**Source data**
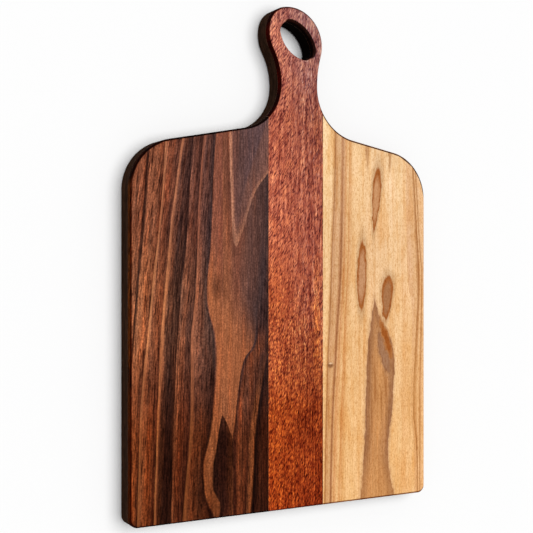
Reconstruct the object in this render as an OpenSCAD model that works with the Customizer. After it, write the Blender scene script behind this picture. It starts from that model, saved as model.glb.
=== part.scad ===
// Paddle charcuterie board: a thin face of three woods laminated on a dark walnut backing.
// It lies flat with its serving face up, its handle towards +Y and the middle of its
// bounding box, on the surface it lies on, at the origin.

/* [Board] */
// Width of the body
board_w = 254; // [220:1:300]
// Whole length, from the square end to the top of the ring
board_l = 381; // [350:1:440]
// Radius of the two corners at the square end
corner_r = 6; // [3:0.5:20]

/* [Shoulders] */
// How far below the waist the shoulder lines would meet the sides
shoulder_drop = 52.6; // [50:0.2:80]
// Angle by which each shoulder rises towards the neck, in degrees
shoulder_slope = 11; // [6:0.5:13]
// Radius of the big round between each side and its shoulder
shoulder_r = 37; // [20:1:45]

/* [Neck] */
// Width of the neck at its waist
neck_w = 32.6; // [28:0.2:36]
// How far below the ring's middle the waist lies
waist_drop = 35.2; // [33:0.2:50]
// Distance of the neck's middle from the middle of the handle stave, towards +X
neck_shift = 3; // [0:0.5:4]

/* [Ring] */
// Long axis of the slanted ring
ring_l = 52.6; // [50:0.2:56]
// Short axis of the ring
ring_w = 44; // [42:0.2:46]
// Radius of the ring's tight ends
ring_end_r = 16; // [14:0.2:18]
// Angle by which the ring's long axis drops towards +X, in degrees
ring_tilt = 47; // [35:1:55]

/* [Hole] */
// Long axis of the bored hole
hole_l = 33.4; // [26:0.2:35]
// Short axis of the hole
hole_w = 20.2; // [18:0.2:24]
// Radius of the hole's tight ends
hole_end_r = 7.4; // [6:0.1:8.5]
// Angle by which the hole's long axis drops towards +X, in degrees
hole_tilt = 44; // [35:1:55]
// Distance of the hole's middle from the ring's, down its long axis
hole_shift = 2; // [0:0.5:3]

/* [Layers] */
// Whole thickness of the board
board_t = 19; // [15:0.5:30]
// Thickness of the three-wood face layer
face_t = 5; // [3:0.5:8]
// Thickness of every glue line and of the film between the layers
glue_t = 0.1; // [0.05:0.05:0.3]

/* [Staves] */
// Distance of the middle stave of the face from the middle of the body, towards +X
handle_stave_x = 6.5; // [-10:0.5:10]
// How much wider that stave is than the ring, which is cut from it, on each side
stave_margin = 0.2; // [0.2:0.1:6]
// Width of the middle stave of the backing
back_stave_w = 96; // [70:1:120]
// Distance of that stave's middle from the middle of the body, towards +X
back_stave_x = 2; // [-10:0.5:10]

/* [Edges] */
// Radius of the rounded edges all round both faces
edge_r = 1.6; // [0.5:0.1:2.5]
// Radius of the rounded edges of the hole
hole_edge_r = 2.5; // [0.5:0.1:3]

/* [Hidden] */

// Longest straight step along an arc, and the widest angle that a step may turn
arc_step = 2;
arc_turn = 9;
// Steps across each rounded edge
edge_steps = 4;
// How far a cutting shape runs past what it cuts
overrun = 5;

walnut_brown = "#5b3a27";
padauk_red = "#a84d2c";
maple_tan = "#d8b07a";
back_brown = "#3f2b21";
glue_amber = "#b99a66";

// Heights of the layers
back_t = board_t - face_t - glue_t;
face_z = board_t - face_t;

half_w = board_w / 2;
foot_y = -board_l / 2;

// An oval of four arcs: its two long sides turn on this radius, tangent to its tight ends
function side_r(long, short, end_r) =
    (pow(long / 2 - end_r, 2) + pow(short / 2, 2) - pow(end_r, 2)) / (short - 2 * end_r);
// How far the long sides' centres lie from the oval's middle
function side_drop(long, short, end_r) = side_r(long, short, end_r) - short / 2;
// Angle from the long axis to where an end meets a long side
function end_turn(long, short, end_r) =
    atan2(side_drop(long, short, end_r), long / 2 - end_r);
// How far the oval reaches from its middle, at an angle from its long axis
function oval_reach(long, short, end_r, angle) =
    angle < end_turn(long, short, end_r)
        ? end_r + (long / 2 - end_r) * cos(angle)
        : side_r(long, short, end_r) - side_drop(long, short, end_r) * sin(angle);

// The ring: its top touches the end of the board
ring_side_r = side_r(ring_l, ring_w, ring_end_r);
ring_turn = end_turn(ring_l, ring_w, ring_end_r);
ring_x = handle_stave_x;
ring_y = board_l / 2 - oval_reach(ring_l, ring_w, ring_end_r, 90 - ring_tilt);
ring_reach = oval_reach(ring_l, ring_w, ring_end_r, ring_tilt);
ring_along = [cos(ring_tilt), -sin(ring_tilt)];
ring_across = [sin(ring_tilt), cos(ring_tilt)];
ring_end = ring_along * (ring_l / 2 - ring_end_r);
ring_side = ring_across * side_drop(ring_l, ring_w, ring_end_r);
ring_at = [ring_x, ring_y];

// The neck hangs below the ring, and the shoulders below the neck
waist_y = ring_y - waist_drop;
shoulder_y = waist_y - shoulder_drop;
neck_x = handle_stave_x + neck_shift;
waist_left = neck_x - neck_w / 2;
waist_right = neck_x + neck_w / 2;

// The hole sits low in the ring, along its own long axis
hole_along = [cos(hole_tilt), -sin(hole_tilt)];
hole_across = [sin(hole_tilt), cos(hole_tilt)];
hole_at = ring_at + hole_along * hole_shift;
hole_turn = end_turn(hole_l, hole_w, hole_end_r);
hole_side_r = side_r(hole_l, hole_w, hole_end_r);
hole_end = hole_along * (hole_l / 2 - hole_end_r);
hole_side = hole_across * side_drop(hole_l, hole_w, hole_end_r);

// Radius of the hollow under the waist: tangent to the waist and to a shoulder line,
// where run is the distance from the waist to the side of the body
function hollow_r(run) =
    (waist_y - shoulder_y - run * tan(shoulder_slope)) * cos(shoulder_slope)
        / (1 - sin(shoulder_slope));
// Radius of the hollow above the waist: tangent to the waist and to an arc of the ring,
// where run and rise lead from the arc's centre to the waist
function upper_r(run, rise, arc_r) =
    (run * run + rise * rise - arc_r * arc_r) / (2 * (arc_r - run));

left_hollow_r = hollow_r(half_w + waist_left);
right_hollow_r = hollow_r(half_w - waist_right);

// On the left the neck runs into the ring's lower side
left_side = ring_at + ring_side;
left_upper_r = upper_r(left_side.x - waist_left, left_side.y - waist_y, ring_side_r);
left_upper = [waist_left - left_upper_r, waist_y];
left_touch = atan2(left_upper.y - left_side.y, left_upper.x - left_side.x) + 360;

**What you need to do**
Set down the listing above in full, please, exactly as it appears.

**Exercise solution**
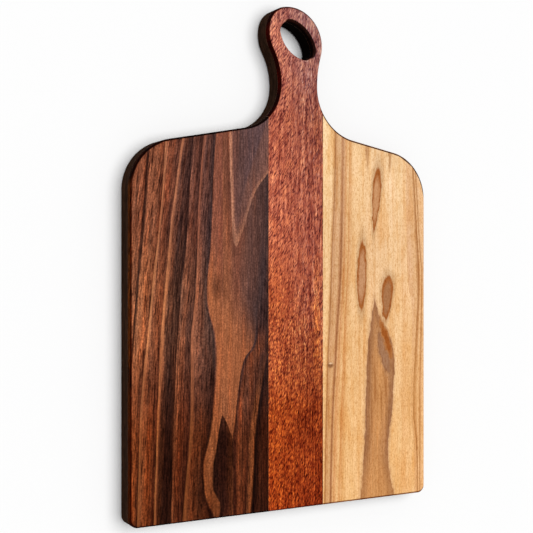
Reconstruct the object in this render as an OpenSCAD model that works with the Customizer. After it, write the Blender scene script behind this picture. It starts from that model, saved as model.glb.
=== part.scad ===
// Paddle charcuterie board: a thin face of three woods laminated on a dark walnut backing.
// It lies flat with its serving face up, its handle towards +Y and the middle of its
// bounding box, on the surface it lies on, at the origin.

/* [Board] */
// Width of the body
board_w = 254; // [220:1:300]
// Whole length, from the square end to the top of the ring
board_l = 381; // [350:1:440]
// Radius of the two corners at the square end
corner_r = 6; // [3:0.5:20]

/* [Shoulders] */
// How far below the waist the shoulder lines would meet the sides
shoulder_drop = 52.6; // [50:0.2:80]
// Angle by which each shoulder rises towards the neck, in degrees
shoulder_slope = 11; // [6:0.5:13]
// Radius of the big round between each side and its shoulder
shoulder_r = 37; // [20:1:45]

/* [Neck] */
// Width of the neck at its waist
neck_w = 32.6; // [28:0.2:36]
// How far below the ring's middle the waist lies
waist_drop = 35.2; // [33:0.2:50]
// Distance of the neck's middle from the middle of the handle stave, towards +X
neck_shift = 3; // [0:0.5:4]

/* [Ring] */
// Long axis of the slanted ring
ring_l = 52.6; // [50:0.2:56]
// Short axis of the ring
ring_w = 44; // [42:0.2:46]
// Radius of the ring's tight ends
ring_end_r = 16; // [14:0.2:18]
// Angle by which the ring's long axis drops towards +X, in degrees
ring_tilt = 47; // [35:1:55]

/* [Hole] */
// Long axis of the bored hole
hole_l = 33.4; // [26:0.2:35]
// Short axis of the hole
hole_w = 20.2; // [18:0.2:24]
// Radius of the hole's tight ends
hole_end_r = 7.4; // [6:0.1:8.5]
// Angle by which the hole's long axis drops towards +X, in degrees
hole_tilt = 44; // [35:1:55]
// Distance of the hole's middle from the ring's, down its long axis
hole_shift = 2; // [0:0.5:3]

/* [Layers] */
// Whole thickness of the board
board_t = 19; // [15:0.5:30]
// Thickness of the three-wood face layer
face_t = 5; // [3:0.5:8]
// Thickness of every glue line and of the film between the layers
glue_t = 0.1; // [0.05:0.05:0.3]

/* [Staves] */
// Distance of the middle stave of the face from the middle of the body, towards +X
handle_stave_x = 6.5; // [-10:0.5:10]
// How much wider that stave is than the ring, which is cut from it, on each side
stave_margin = 0.2; // [0.2:0.1:6]
// Width of the middle stave of the backing
back_stave_w = 96; // [70:1:120]
// Distance of that stave's middle from the middle of the body, towards +X
back_stave_x = 2; // [-10:0.5:10]

/* [Edges] */
// Radius of the rounded edges all round both faces
edge_r = 1.6; // [0.5:0.1:2.5]
// Radius of the rounded edges of the hole
hole_edge_r = 2.5; // [0.5:0.1:3]

/* [Hidden] */

// Longest straight step along an arc, and the widest angle that a step may turn
arc_step = 2;
arc_turn = 9;
// Steps across each rounded edge
edge_steps = 4;
// How far a cutting shape runs past what it cuts
overrun = 5;

walnut_brown = "#5b3a27";
padauk_red = "#a84d2c";
maple_tan = "#d8b07a";
back_brown = "#3f2b21";
glue_amber = "#b99a66";

// Heights of the layers
back_t = board_t - face_t - glue_t;
face_z = board_t - face_t;

half_w = board_w / 2;
foot_y = -board_l / 2;

// An oval of four arcs: its two long sides turn on this radius, tangent to its tight ends
function side_r(long, short, end_r) =
    (pow(long / 2 - end_r, 2) + pow(short / 2, 2) - pow(end_r, 2)) / (short - 2 * end_r);
// How far the long sides' centres lie from the oval's middle
function side_drop(long, short, end_r) = side_r(long, short, end_r) - short / 2;
// Angle from the long axis to where an end meets a long side
function end_turn(long, short, end_r) =
    atan2(side_drop(long, short, end_r), long / 2 - end_r);
// How far the oval reaches from its middle, at an angle from its long axis
function oval_reach(long, short, end_r, angle) =
    angle < end_turn(long, short, end_r)
        ? end_r + (long / 2 - end_r) * cos(angle)
        : side_r(long, short, end_r) - side_drop(long, short, end_r) * sin(angle);

// The ring: its top touches the end of the board
ring_side_r = side_r(ring_l, ring_w, ring_end_r);
ring_turn = end_turn(ring_l, ring_w, ring_end_r);
ring_x = handle_stave_x;
ring_y = board_l / 2 - oval_reach(ring_l, ring_w, ring_end_r, 90 - ring_tilt);
ring_reach = oval_reach(ring_l, ring_w, ring_end_r, ring_tilt);
ring_along = [cos(ring_tilt), -sin(ring_tilt)];
ring_across = [sin(ring_tilt), cos(ring_tilt)];
ring_end = ring_along * (ring_l / 2 - ring_end_r);
ring_side = ring_across * side_drop(ring_l, ring_w, ring_end_r);
ring_at = [ring_x, ring_y];

// The neck hangs below the ring, and the shoulders below the neck
waist_y = ring_y - waist_drop;
shoulder_y = waist_y - shoulder_drop;
neck_x = handle_stave_x + neck_shift;
waist_left = neck_x - neck_w / 2;
waist_right = neck_x + neck_w / 2;

// The hole sits low in the ring, along its own long axis
hole_along = [cos(hole_tilt), -sin(hole_tilt)];
hole_across = [sin(hole_tilt), cos(hole_tilt)];
hole_at = ring_at + hole_along * hole_shift;
hole_turn = end_turn(hole_l, hole_w, hole_end_r);
hole_side_r = side_r(hole_l, hole_w, hole_end_r);
hole_end = hole_along * (hole_l / 2 - hole_end_r);
hole_side = hole_across * side_drop(hole_l, hole_w, hole_end_r);

// Radius of the hollow under the waist: tangent to the waist and to a shoulder line,
// where run is the distance from the waist to the side of the body
function hollow_r(run) =
    (waist_y - shoulder_y - run * tan(shoulder_slope)) * cos(shoulder_slope)
        / (1 - sin(shoulder_slope));
// Radius of the hollow above the waist: tangent to the waist and to an arc of the ring,
// where run and rise lead from the arc's centre to the waist
function upper_r(run, rise, arc_r) =
    (run * run + rise * rise - arc_r * arc_r) / (2 * (arc_r - run));

left_hollow_r = hollow_r(half_w + waist_left);
right_hollow_r = hollow_r(half_w - waist_right);

// On the left the neck runs into the ring's lower side
left_side = ring_at + ring_side;
left_upper_r = upper_r(left_side.x - waist_left, left_side.y - waist_y, ring_side_r);
left_upper = [waist_left - left_upper_r, waist_y];
left_touch = atan2(left_upper.y - left_side.y, left_upper.x - left_side.x) + 360;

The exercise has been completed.